The town's first name was Candos, an acronym of the directors' surnames at the NSW Cement Lime and Coal Company. They bought 100 acres from local farmer John Lloyd Junior for £2,000 in 1913 and had surveyor James Dawson lay out the township. The Postmaster General ruled the name change to Kandos in 1915, and by August 1916 the kilns at the new cement works were firing.
The original plant was meant to come from Krupp Bremen. The order was interrupted by the outbreak of WWI in 1914, and the machinery was interned in Portuguese West Africa. Managing director Frank Oakden travelled to the United States and England to source replacement plant, and the works that started cement production in 1916 was the second one Kandos had bought.

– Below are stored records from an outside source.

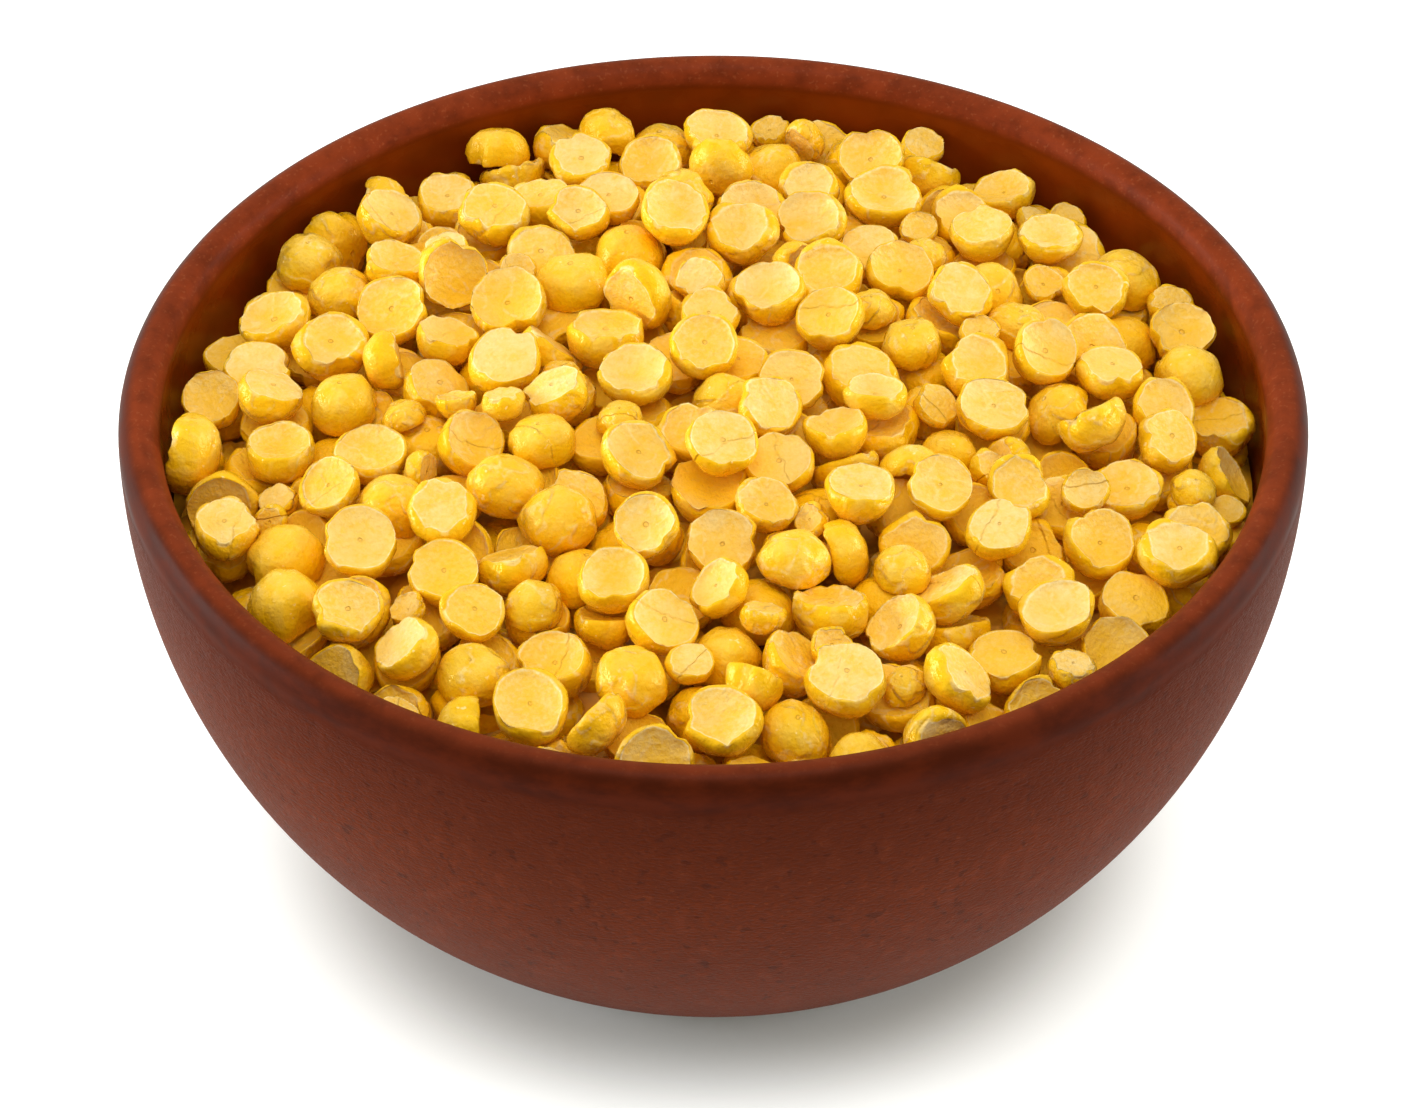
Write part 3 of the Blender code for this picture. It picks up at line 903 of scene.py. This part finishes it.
def pulse_finish(heap):
    """Split chickpea: pale dry face, rubbed light edge, waxy golden side."""
    made = Finish("split_chickpea")
    flesh_colour, skin_colour = tuple(heap.flesh_colour), tuple(heap.skin_colour)
    edge_colour = tuple(heap.edge_colour)
    flesh, rubbed, chip = made.channels(made.attribute("parts", "Color"))[:3]
    tint = made.attribute("tint")
    spot = made.attribute("spot", "Vector")
    u, v, w = made.axes(spot)

    def lot(number):
        """A draw between 0 and 1 that each half keeps."""
        return made.math("FRACT", made.times(tint, number))

    # The half's own coordinates, moved by its draw, so that no two halves share a pattern
    apart = made.node("ShaderNodeVectorMath", operation="SCALE")
    apart.inputs[0].default_value = APART
    made.link(tint, apart.inputs["Scale"])
    moved = made.node("ShaderNodeVectorMath", operation="ADD")
    made.put(moved, ((0, spot), (1, apart.outputs[0])))
    own = moved.outputs[0]
    blotch = made.noise(1.7, 3, 0.6, vector=own, warp=0.4)
    mottle = made.noise(5.0, 3, 0.6, vector=own)
    bend = made.minus(made.noise(1.1, 1, 0.4, vector=own, warp=0.3), 0.5)
    has_crease = made.ramp(lot(23.7), 0.35, 0.40)
    crease = made.times(made.ramp(made.math("ABSOLUTE", bend), 0.045, 0.006), has_crease)
    flap = made.times(made.ramp(bend, -0.08, 0.08), has_crease)

    cloud = made.noise(430, 3, 0.55)
    grain = made.noise(2300, 2, 0.6, offset=1.0)
    patch = made.noise(760, 2, 0.5, offset=4.0, warp=0.5)

    # Pale face: cloudy, with golden patches and a dimple or a crease on some
    drawn = made.times(made.minus(lot(31.3), 0.5), 0.30)
    gold = made.ramp(made.plus(blotch, drawn), 0.34, 0.68, 0.20, 1.0)
    face = made.mix(gold, GOLDEN_FACE, flesh_colour)
    face = made.mix(made.ramp(grain, 0.38, 0.70, 0.0, 0.35), face, shade(edge_colour, 0.98))
    face = made.mix(made.ramp(mottle, 0.54, 0.70, 0.0, 0.35), face, skin_colour)
    face = made.mix(made.times(made.ramp(lot(3.7), 0.55, 1.0), 0.35), face, skin_colour)
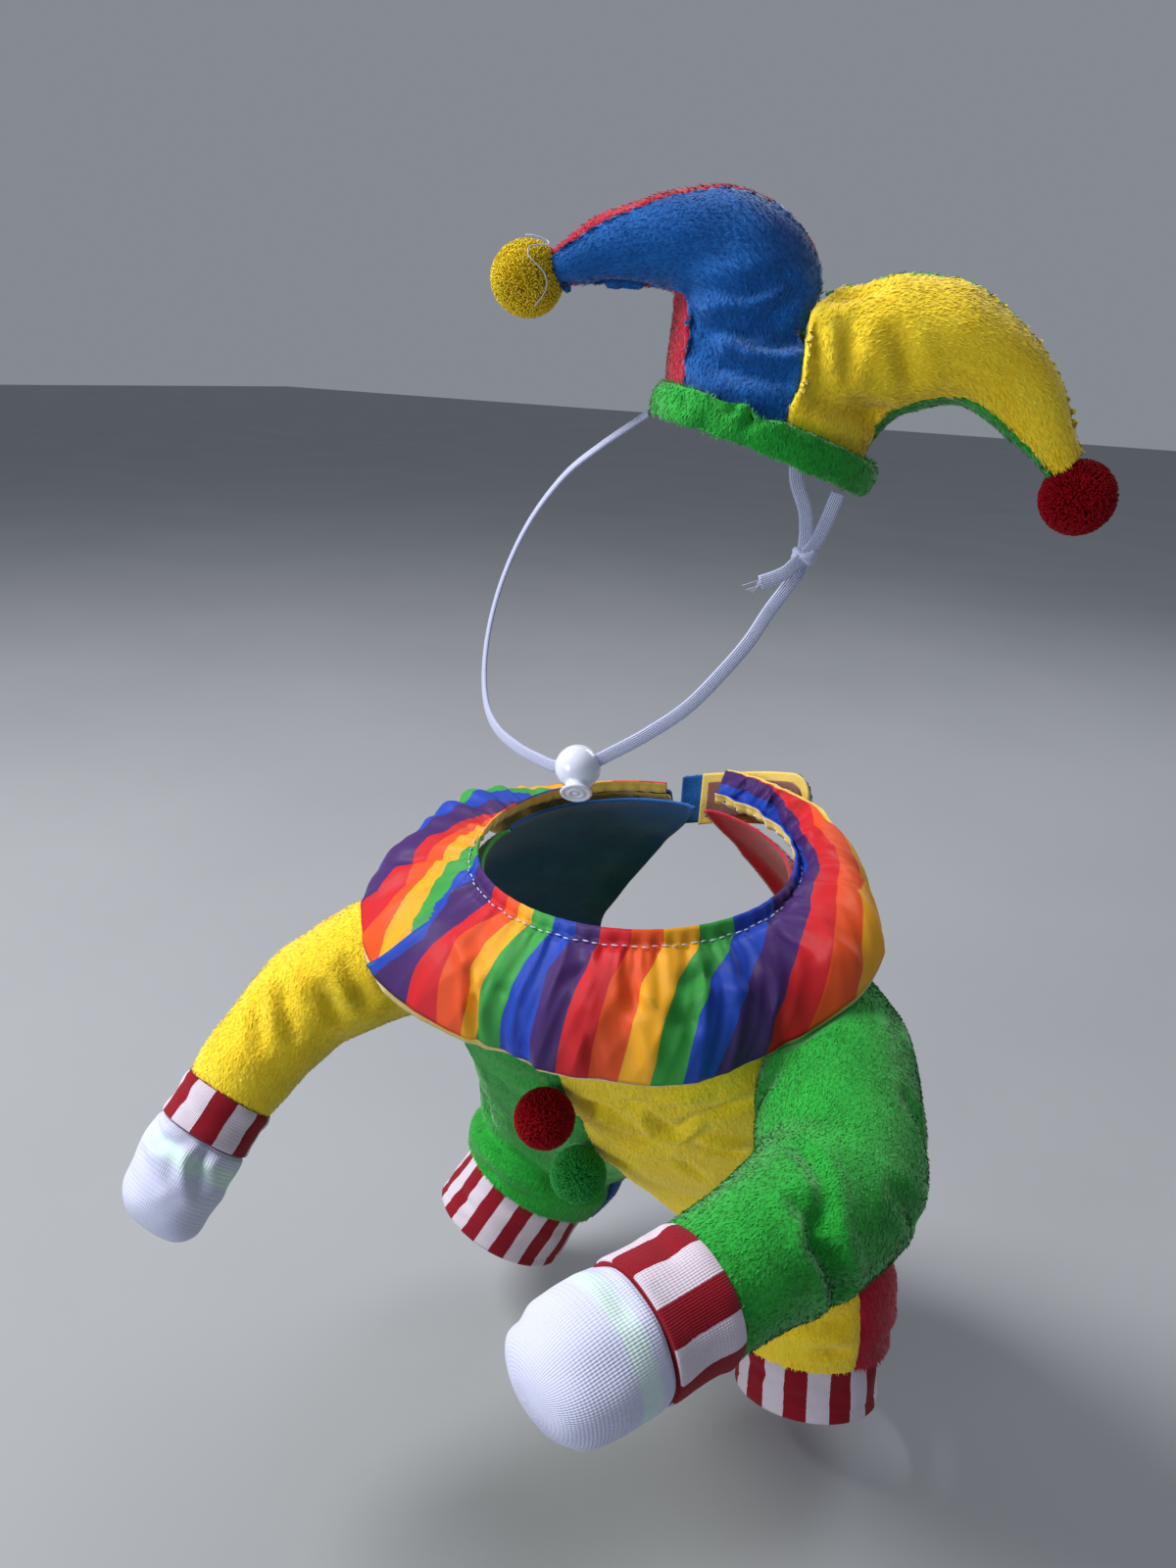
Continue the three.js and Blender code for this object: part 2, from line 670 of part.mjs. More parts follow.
const LEFT_HORN = table(
  HORN,
  [40, -14, 11.5, -1, 34, 0.78, 8, 0],
  [41, -5, 11.7, 9.5, 34, 0.85, 12, 0],
  [43.5, 0.5, 15.9, 25, 31, 1.1, 22, 0],
  [45.5, 3.8, 13.9, 36.5, 28, 1.45, 28, 0],
  [48, 6.5, 20, 47, 26, 1.85, 30, 0],
  [50.5, 8.3, 31, 51.5, 25, 2, 30, 2],
  [53.5, 9.6, 44, 55.6, 24, 2, 30, 5],
  [58, 10.8, 57, 55.6, 23, 2, 30, 8],
  [64, 12.2, 70.5, 53, 21.5, 2, 30, 12],
  [71, 12.6, 83.5, 45, 19.5, 2, 30, 14],
  [78.5, 9.2, 95.5, 34.5, 16.5, 2, 30, 12],
  [88.5, 2.5, 105, 22, 13, 2, 30, 0],
  [97, -4, 110.5, 9.5, 10, 2, 30, -20],
  [103.5, -10, 115, 0, 7, 2, 30, -30],
);
const HORN_ROWS = 16;
const ARC_POINTS = 9;

function sectionPoint(row, degrees) {
  // 0 is the top end, 90 the front, 180 the low end and 270 the back of the section.
  const share = (1 + Math.cos(turn(degrees))) / 2;
  const round = Math.sqrt(Math.max(1 - (1 - row.cut * share) ** 2, 0));
  const depth = row.deep * round * Math.sign(Math.sin(turn(degrees)));
  const u = THREE.MathUtils.lerp(row.lowU, row.topU, share);
  const w = THREE.MathUtils.lerp(row.lowW, row.topW, share);
  return { u, w, n: depth };
}

function hornHalf(rows, face) {
  // face is 1 for the front cloth with its stuffing and -1 for the back.
  const rings = [];
  for (let i = 0; i < HORN_ROWS; i += 1) {
    const row = smoothRow(rows, i / (HORN_ROWS - 1));
    const sliver = THREE.MathUtils.radToDeg((0.6 * SEAM) / row.deep) * face;
    const start = Math.max(row.topTurn, 0.4) + sliver;
    const end = 180 - Math.max(row.lowTurn, 0.4) - sliver;
    const ring = [];
    for (let j = 0; j < ARC_POINTS; j += 1) {
      const f = j / (ARC_POINTS - 1);
      const angle = face > 0 ? start + (end - start) * f : start - f * (360 - end + start);
      ring.push(sectionPoint(row, angle));
    }
    const flat = row.cut < 1.97 && row.topTurn < 1;
    const topEnd = flat ? { ...ring[0], n: 0 } : ring[0];
    const lowEnd = ring[ARC_POINTS - 1];
    for (const f of [0.06, 0.5, 0.94]) {
      ring.push({
        u: THREE.MathUtils.lerp(lowEnd.u, topEnd.u, f),
        w: THREE.MathUtils.lerp(lowEnd.w, topEnd.w, f),
        n: THREE.MathUtils.lerp(lowEnd.n, topEnd.n, f) + face * SEAM * 0.3,
      });
    }
    rings.push(ring.map((p) => hatPoint(p.u, p.w, p.n)));
  }
  return stuffedFromRings(rings);
}

const BAND = { middleU: 3, middleW: 0.5, tilt: -17.5, halfU: 41.2, halfN: 39, thick: 3.2, high: 6.8 };

function bandPoint(round, section, grow = 0) {
  // round goes along the band, section round its rolled cross section.
  const dent = 1.6 * Math.exp(-(((round - 1.95) / 0.3) ** 2));
  const outward = (BAND.thick + grow - dent) * Math.cos(section);
  const high = (BAND.high + grow) * Math.sin(section);
  const u = (BAND.halfU + outward) * Math.cos(round);
  const n = (BAND.halfN + outward) * Math.sin(round);
  const tilt = turn(BAND.tilt);
  const bend = 1.8 * Math.cos(2 * round);
  return hatPoint(
    BAND.middleU + u * Math.cos(tilt) - high * Math.sin(tilt),
    BAND.middleW + u * Math.sin(tilt) + high * Math.cos(tilt) - bend,
    n,
  );
}

function hatBand(grow = 0) {
  const around = 30;
  const sides = 8;
  const points = [];
  const faces = [];
  for (let i = 0; i < around; i += 1) {
    for (let j = 0; j < sides; j += 1) {
      points.push(bandPoint((i / around) * Math.PI * 2, (j / sides) * Math.PI * 2, grow));
    }
  }
  for (let i = 0; i < around; i += 1) {
    for (let j = 0; j < sides; j += 1) {
      const a = i * sides;
      const b = ((i + 1) % around) * sides;
      const k = (j + 1) % sides;
      faces.push(a + j, b + j, b + k, a + j, b + k, a + k);
    }
  }
  return geometryFrom(points, faces);
}

function headHollow() {
  // The rounded space that the top of the head goes into.
  const dome = new THREE.SphereGeometry(1, 20, 12);
  dome.scale(35, 31.5, 22);
  dome.rotateY(-turn(BAND.tilt));
  dome.rotateZ(turn(HAT.turned));
  const middle = hatPoint(BAND.middleU, BAND.middleW - 2, 0);
  dome.translate(middle.x, middle.y, middle.z);
  return dome;
}

function belowBand() {
  // Everything under the lower edge of the band.
  const block = new THREE.BoxGeometry(140, 120, 60);
  block.translate(0, 0, -30 - 3);
  block.rotateY(-turn(BAND.tilt));
  block.rotateZ(turn(HAT.turned));
  const middle = hatPoint(BAND.middleU, BAND.middleW, 0);
  block.translate(middle.x, middle.y, middle.z);
  return block;
}

// ---------------------------------------------------------------- pompoms

const POMPOM = { radius: 12.5, core: 10, tuft: 0.66 };
const POMPOMS = {
  pompom_hat_right: { place: hatPoint(-86.8, 49, 0), finish: 'yellow' },
  pompom_hat_left: { place: hatPoint(116, -15.5, 0), finish: 'red' },
  pompom_chest_upper: { place: point(-1, -69, -100), finish: 'red' },
  pompom_chest_lower: { place: point(0.5, -39, -150), finish: 'green' },
};

function pompom(place) {
  // A ball whose every facet is drawn out into one blunt lock of yarn.
  const ball = new THREE.OctahedronGeometry(POMPOM.core, 1);
  const corners = ball.attributes.position;
  const points = [];
  const faces = [];
  for (let i = 0; i < corners.count; i += 3) {
    const root = [0, 1, 2].map((k) => new THREE.Vector3().fromBufferAttribute(corners, i + k));
    const heart = root.reduce((sum, p) => sum.add(p), point(0, 0, 0)).divideScalar(3);
    const top = root.map((p) => heart.clone().lerp(p, POMPOM.tuft).setLength(POMPOM.radius));
    const base = points.length;
    points.push(...root, ...top);
    for (let k = 0; k < 3; k += 1) {
      const m = (k + 1) % 3;
      faces.push(base + k, base + m, base + 3 + m, base + k, base + 3 + m, base + 3 + k);
    }
    faces.push(base + 3, base + 4, base + 5);
  }
  const whole = mergeVertices(bareGeometry(points, faces), 1e-4);
  whole.rotateX(0.5);
  whole.rotateZ(0.3);
  whole.translate(place.x, place.y, place.z);
  return whole;
}

function bareGeometry(points, faces) {
  const geometry = new THREE.BufferGeometry();
  geometry.setAttribute('position', new THREE.Float32BufferAttribute(points.flatMap((p) => p.toArray()), 3));
  geometry.setIndex(faces);
  return geometry;
}

function clearance(place) {
  const ball = new THREE.SphereGeometry(POMPOM.radius + SEAM, 14, 10);
  ball.translate(place.x, place.y, place.z);
  return ball;
}

// ---------------------------------------------------------------- chin elastic and its stopper

const ELASTIC = { wide: 5, thick: 1.8 };
const KNOT = { place: point(73.6, -29.5, 147), radius: 4.6 };
const STOPPER = { place: point(13, -78, 67.6), radius: 8.5 };

// Routes of the elastic, from the hat's band to the knot, the stopper and the far side of the band.
const ROUTES = {
  elastic_strand_front: [
    [69.8, -37.1, 180.4], [69, -32.5, 172.5], [72, -29.5, 163], [73, -28.8, 156], [73.2, -29.4, 152],
  ],
  elastic_strand_back: [
    [81.8, -24.9, 169.2], [79.4, -25.2, 161], [78.2, -26.2, 156.5], [77.2, -27.4, 152.5],
  ],
  elastic_tail: [[72.4, -34.8, 144.6], [70.8, -37.4, 142], [67.8, -40, 140], [63.4, -43, 138]],
  elastic_near: [
    [72.4, -30.2, 141.4], [70, -34.2, 135.5], [66.4, -39.5, 127.5], [62.4, -45.9, 117], [56.2, -52.8, 106],
    [47, -60.2, 93], [35.5, -67.2, 82.5], [24.5, -73.2, 74.4], [20.6, -75.2, 71.8],
  ],
  elastic_far: [
    [3.6, -78.8, 66], [-4, -77, 66.4], [-16, -73.5, 67.5], [-30, -67.5, 70.5], [-41, -60, 77],
    [-48, -52, 90], [-50, -45, 108], [-47, -39, 128], [-39, -34.5, 148], [-26, -31.5, 166],
    [-12, -29, 178], [6.4, -25.8, 191.1],
  ],
};

function elasticStrand(name) {
  const path = new THREE.CatmullRomCurve3(ROUTES[name].map((p) => point(...p)), false, 'centripetal');
  const section = new THREE.Shape();
  for (let j = 0; j < 8; j += 1) {
    const a = ((j + 0.5) / 8) * Math.PI * 2;
    const corner = [(ELASTIC.thick / 2) * Math.cos(a), (ELASTIC.wide / 2) * Math.sin(a)];
    if (j === 0) {
      section.moveTo(...corner);
    } else {
      section.lineTo(...corner);
    }
  }
  section.closePath();
  const steps = Math.max(4, Math.round(path.getLength() / (2.2 * ELASTIC.wide)));
  const strand = new THREE.ExtrudeGeometry(section, { steps, extrudePath: path, bevelEnabled: false });
  strand.deleteAttribute('normal');
  strand.deleteAttribute('uv');
  return mergeVertices(strand, 1e-4);
}

function elasticKnot() {
  const knot = new THREE.SphereGeometry(KNOT.radius, 10, 8);
  knot.scale(1, 0.85, 1);
  knot.translate(KNOT.place.x, KNOT.place.y, KNOT.place.z);
  return knot;
}

function cordStopper() {
  // A ball with a push button: the button's neck and flared lip come out below.
  const r = STOPPER.radius;
  const profile = [
    [0, r], [r * 0.38, r * 0.925], [r * 0.71, r * 0.71], [r * 0.925, r * 0.38], [r, 0],
    [r * 0.925, -r * 0.38], [r * 0.71, -r * 0.71], [r * 0.5, -r * 0.87], [r * 0.5, -r * 1.15],
    [r * 0.68, -r * 1.25], [r * 0.7, -r * 1.36], [r * 0.45, -r * 1.42], [0, -r * 1.42],
  ].map(([out, up]) => new THREE.Vector2(out, up));
  const ball = new THREE.LatheGeometry(profile.reverse(), 16);
  ball.rotateX(turn(38));
  ball.rotateZ(turn(28));
  ball.translate(STOPPER.place.x, STOPPER.place.y, STOPPER.place.z);
  return ball;
}

// ---------------------------------------------------------------- build the suit

for (const word of ['right', 'left']) {
  const isRight = word === 'right';
  addPiece(`front_panel_${word}`, frontPanel(word), isRight ? 'green' : 'yellow');
  addPiece(`back_panel_${word}`, backPanel(word), isRight ? 'blue' : 'red');
  addPiece(`leg_cuff_${word}`, legCuff(word), 'stripedKnit');
  addPiece(`sleeve_${word}`, sleeve(word), isRight ? 'yellow' : 'green');
  const forearm = forearmPieces(word);
  addPiece(`arm_cuff_${word}`, forearm.cuff, 'stripedKnit');
  addPiece(`glove_${word}`, forearm.glove, 'whiteKnit');
}
addPiece('collar_ruffle', ruffle(), 'rainbowSatin');
addPiece('collar_under_layer', underLayer(), 'velour');
for (const [name, finish, ...layer] of TAB_LAYERS) {
  addPiece(name, tabLayer(...layer), finish);
}

// ---------------------------------------------------------------- build the hat

const hatCutters = [headHollow(), belowBand(), hatBand(SEAM)];
for (const [name, rows, finishes, end] of [
  ['right', RIGHT_HORN, ['blue', 'red'], 'pompom_hat_right'],
  ['left', LEFT_HORN, ['yellow', 'green'], 'pompom_hat_left'],
]) {
  const cutters = [...hatCutters, clearance(POMPOMS[end].place)];
  addPiece(`hat_front_${name}`, cutAway(hornHalf(rows, 1), ...cutters), finishes[0]);
  addPiece(`hat_back_${name}`, cutAway(hornHalf(rows, -1), ...cutters), finishes[1]);
}
addPiece('hat_band', hatBand(), 'green');

for (const [name, ball] of Object.entries(POMPOMS)) {
  addPiece(name, pompom(ball.place), ball.finish);
}

for (const name of Object.keys(ROUTES)) {
  addPiece(name, elasticStrand(name), 'elastic');
}
addPiece('elastic_knot', elasticKnot(), 'elastic');
addPiece('cord_stopper', cordStopper(), 'bead');

export default costume;
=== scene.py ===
import math

import bpy
import numpy as np
from mathutils import Matrix, Vector
from mathutils.bvhtree import BVHTree


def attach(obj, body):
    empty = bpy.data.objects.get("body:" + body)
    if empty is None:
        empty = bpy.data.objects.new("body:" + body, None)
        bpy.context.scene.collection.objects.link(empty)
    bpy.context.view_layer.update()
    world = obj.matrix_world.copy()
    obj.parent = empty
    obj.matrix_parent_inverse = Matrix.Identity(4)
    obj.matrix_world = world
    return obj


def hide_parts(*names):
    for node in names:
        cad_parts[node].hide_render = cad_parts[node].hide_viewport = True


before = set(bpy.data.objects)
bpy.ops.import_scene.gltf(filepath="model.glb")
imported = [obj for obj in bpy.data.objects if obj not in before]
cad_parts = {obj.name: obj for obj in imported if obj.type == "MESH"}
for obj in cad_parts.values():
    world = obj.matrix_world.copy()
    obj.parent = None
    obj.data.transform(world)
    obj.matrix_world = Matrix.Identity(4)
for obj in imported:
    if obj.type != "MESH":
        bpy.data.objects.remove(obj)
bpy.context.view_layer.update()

# ---------------------------------------------------------------- camera, floor and light
# The costume stands on air over a pale studio floor, at the height where its wearer's feet would be.
# The camera looks a little down on it, from in front and from the wearer's left.

MM = 0.001
CAMERA_PLACE = Vector((210.2, -418.4, 209.1)) * MM
CAMERA_TURN, CAMERA_DIP, CAMERA_ROLL = (math.radians(a) for a in (29.5, 20.6, 2.8))
FOCAL_PIXELS, FRAME_HEIGHT_PIXELS, SENSOR_MM = 1155, 1600, 36
FLOOR_HEIGHT = -358.6 * MM

ahead = Vector((
    -math.sin(CAMERA_TURN) * math.cos(CAMERA_DIP),
    math.cos(CAMERA_TURN) * math.cos(CAMERA_DIP),
    -math.sin(CAMERA_DIP),
))
level = Vector((math.cos(CAMERA_TURN), math.sin(CAMERA_TURN), 0))
upright = level.cross(ahead)
right = level * math.cos(CAMERA_ROLL) + upright * math.sin(CAMERA_ROLL)
up = upright * math.cos(CAMERA_ROLL) - level * math.sin(CAMERA_ROLL)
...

From 1928 to 1932 Kandos was the sole cement supplier to the Sydney Harbour Bridge. Lawrence Ennis, Director of Construction at Dorman Long, confirmed it in his 1932 souvenir booklet Bond of Empire and publicly ruled out the Tasmanian competitor in July 1929. The bridge cement came out of Kiln 5.
Cement Australia closed the plant in September 2011 after 95 years of continuous production. Sibelco salvaged the mid-section of Kiln 5 for the Charbon lime plant; the rest remains the subject of a Kandos Museum campaign to save it. The site has no statutory heritage listing, and was sold in June 2025 to a developer proposing a waste-to-fuel plant.